Ergül ALTAŞ

Ergül ALTAŞ

[email protected]

BİZİM ŞARKIMIZI BİZDEN GÜZEL KİMSE SÖYLEYEMEZ

28 Mart 2020 - 17:15 - Güncelleme: 28 Mart 2020 - 17:18

BİZİM ŞARKIMIZI BİZDEN GÜZEL KİMSE SÖYLEYEMEZ

Karakış, kapı eşiğine yuvarlanmış bir topak kardı. Ha eridi, ha eriyecek. Gözüne bakıyorduk güneşin. Güneş ışıdıkça derin uykudan uyanmış uyku sersemi umut geriniyordu içimizde.

Dört gözle beklenen bahar muştusu nihayet görülmüştü ufukta.

Börtü böcek şarkıya başladı. Kımıl kımıl su yürüdü dallara. Yeşilin el değmemiş tazeliği küpe gibi top top tomurcuklanıp süsledi dört gözle gelinliklerini giymeyi bekleyen ağaçları. El açtı göklere pıt pıt tomurcuklar birbirinin peşi sıra. Şükür vacip oldu “Bu da geçer ya Hu!” tevekkülünün sahiplerine. Bahardı gelen; fakir fukaranın bayramı.
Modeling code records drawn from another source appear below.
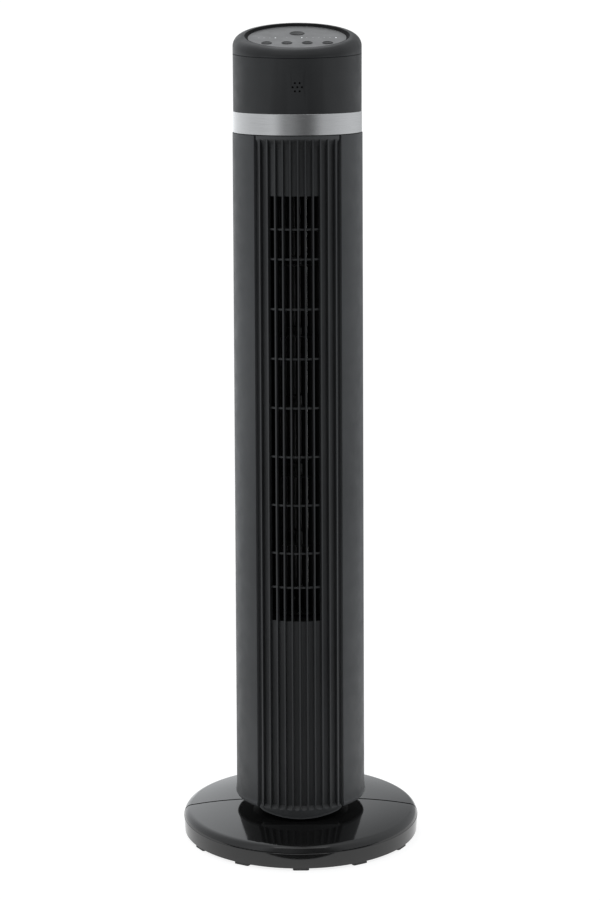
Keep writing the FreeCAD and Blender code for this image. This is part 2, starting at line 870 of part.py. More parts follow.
def casing_screws():
    spots, turns = [], []
    for level in casing_screw_levels():
        for angle in SCREW_ANGLES:
            radius = column_radius(level).value - 1.7
            spots.append((*around(radius, angle), level))
            turns.append(about_z(angle) * Rotation(Vector(0, 1, 0), 90))
    screws("casing_screws", 1.45, 13, 3, 1.5, spots, turns)


def cord_gland():
    bush = revolved(
        "cord_gland",
        [
            (3.6, 0),
            (8.5, 0),
            (8.5, 2),
            (6.1, 2),
            (6.1, 5.4),
            (9, 5.4),
            (9, 7.2),
            (7.4, 9.4),
            (3.6, 9.4),
        ],
    )
    depth = column_radius(GLAND_LEVEL) - 5
    place(bush, 0, depth, GLAND_LEVEL, Rotation(Vector(1, 0, 0), -90))


# ---------------------------------------------------------------- air path


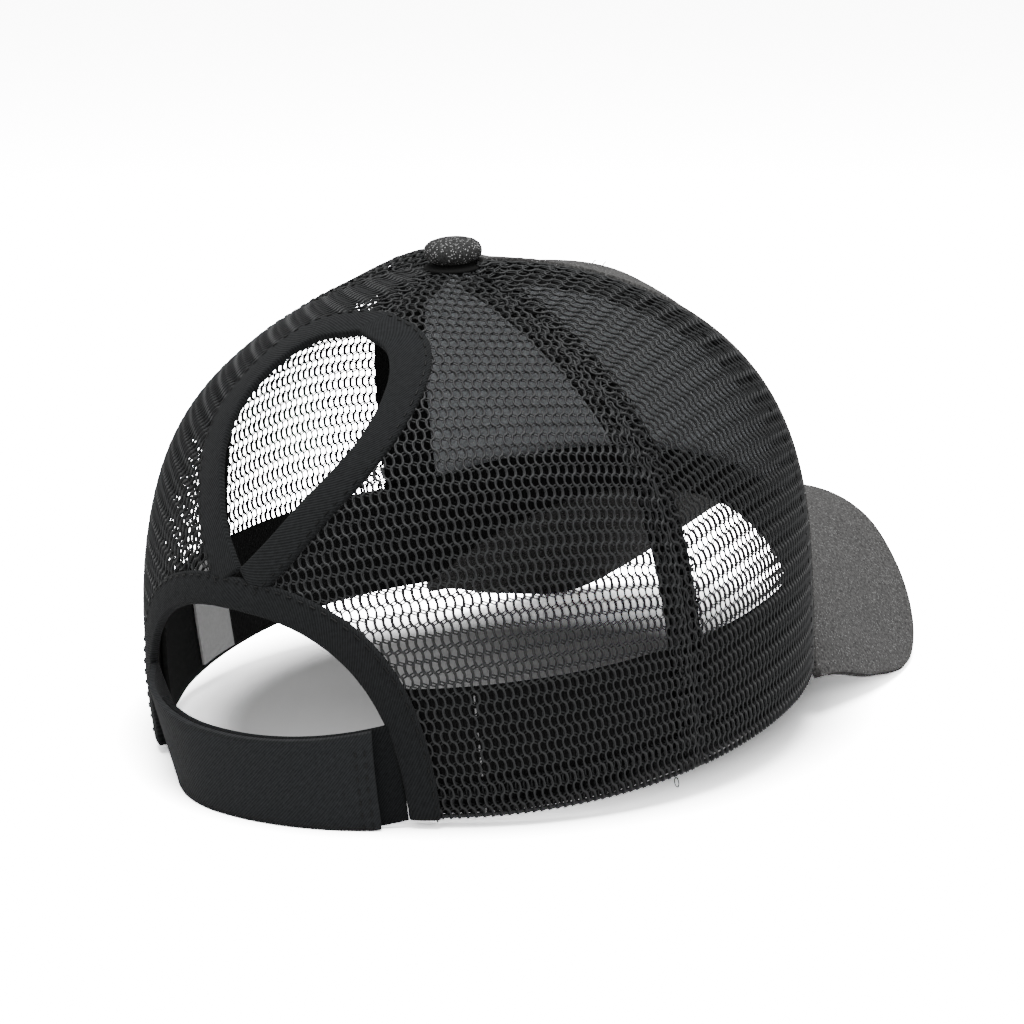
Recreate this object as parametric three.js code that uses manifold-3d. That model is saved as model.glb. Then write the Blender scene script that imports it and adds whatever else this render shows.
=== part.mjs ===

Tez mi sevindik bilmem? Nazar değdi, kursağımızda kaldı sevincimiz.

Ovaya inecektik; domates, biber, patlıcan çapasına. Dağa çıkacaktık; sarmaşık, sarıot, ebegümeci toplamaya. Tencerede pişirip kapağında yiyecektik. Zenginleşecekti soframız. Bahar gelip bağdaş kurduktan sonra hanemizin başköşesine karın doyurmaktan kolay ne vardı?

Yunarlanıp gidiyorduk işte. Başka nedir ki hayat?

Korona, körola. Bir taş koyan çıkıyor mutlaka önümüze. Ahmet değilse Mehmet. Ne fark eder? Felek diyoruz, kader. Hepsi aynı kapıya çıkıyor.

Kapı üstümüze kilitlendi. Anahtar suyun başını tutan devin elinde. Kıştan çıktık. Elde yok, avuçta yok. Bu deve meydan okuyacak takadimiz hiç yok.

Araba devrildi ya! Akıl verenler sıraya girdi. Verdikleri kırk akılla bir arpa boyu yol alınmıyor. Boş dönen değirmenin taşları birbirini yiyor.

Bize rol model olarak gösterdikleri biti kanlı dizi oyuncuları, ilk fırtınada tayfaları denize atan kaptanlara özenen fabrikatör bozuntuları bir slogan geveliyor ağzında. Bilmezler soğan ekmek yemeği; tekeden süt çıkarma tekniklerini anlatıyorlar.

Biz zaten evdeyiz. Açlığa, susuzluğa, kimsesizliğe alışkın; devletine, milletine sadık ve âşık. Yok gidecek başka köyümüz.

Korona zengin fakir herkesi eşitliyormuş. Böyle söylüyor palavra pazarlayanlar. İnanalım mı bu masala?

Karnı tok, sırtı pek, altı kuru. Oturmuş taht gibi koltuğuna, uzatmış ayaklarını, aklınca moral verecek, umut aşılayacak. Onların insafına, yol göstericiliğine kaldıysak zaten ölmüşüz ağlayanımız yok.

Evet, aynı gemideyiz. Onlar kamaralarında seyahat ediyor. Biz güvertede yağmurun, rüzgârın, karın, tipinin anlacında.

Yüzünüzü görmek yaralarımızı azdırmaktan başka bir işe yaramıyor. Alışkınız biz kendi söküğümüzü kendimiz dikmeye. Gölge etmeyin başka ihsan istemez.

            Allah var, gam yok.

            “Çocuklar inanın inanın çocuklar

            Güzel günler göreceğiz güneşli günler

            Motorları maviliklere süreceğiz”

Bizim şarkımızı bizden güzel kimse söyleyemez.